There is also a practical advantage in owning a food-producing asset rather than a purely speculative one. Productive farmland sits in a sector tied to ongoing human demand. That does not make it recession-proof or risk-free, but it does create a different investment logic than buying land and waiting for appreciation alone.
For investors considering lifestyle optionality, there is another benefit. A professionally managed farm can function as a business asset first and a personal foothold in Costa Rica second. That order matters. It keeps the purchase disciplined while still preserving the appeal of owning land in a desirable agricultural region.
Where the upside really comes from
The strongest farm opportunities usually combine current income with operational headroom. That is where this type of asset becomes compelling. Existing pineapple production provides a live business foundation. Expansion capacity provides a path to increase output without starting over. Local supervision and accounting oversight make the asset more manageable for off-site owners. Technical crop expertise reduces avoidable mistakes.
The result is not just a farm that earns. It is a farm with a clearer route to improving earnings.
That said, smart buyers should remain realistic. Expansion takes capital, timing, and execution. More planted hectares do not automatically mean better returns if labor, inputs, field conditions, or market timing are handled poorly. Growth only adds value when the operation can sustain it efficiently.
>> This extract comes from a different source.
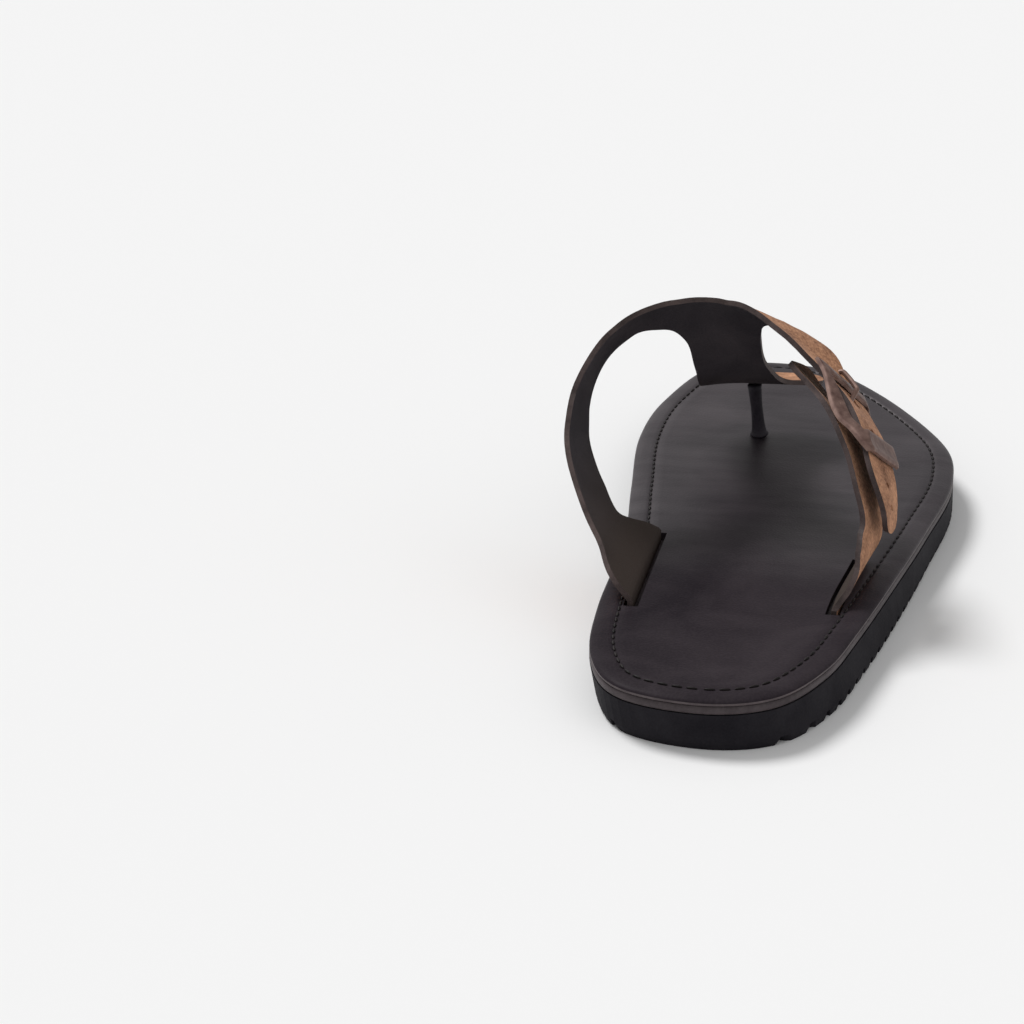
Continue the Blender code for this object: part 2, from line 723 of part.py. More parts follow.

This is why commercially minded buyers tend to favor properties where the groundwork is already in place. They are not paying simply for dirt. They are paying for productive capacity, operational organization, and the chance to own an asset that behaves more like a functioning enterprise than a speculative land bet.
Buymyfarm.Co positions this kind of property exactly where serious buyers want it – between aspiration and numbers. That is the right place to be.
If you are evaluating farm ownership as an alternative investment, keep your standard high. The right property should already know how to work before you buy it.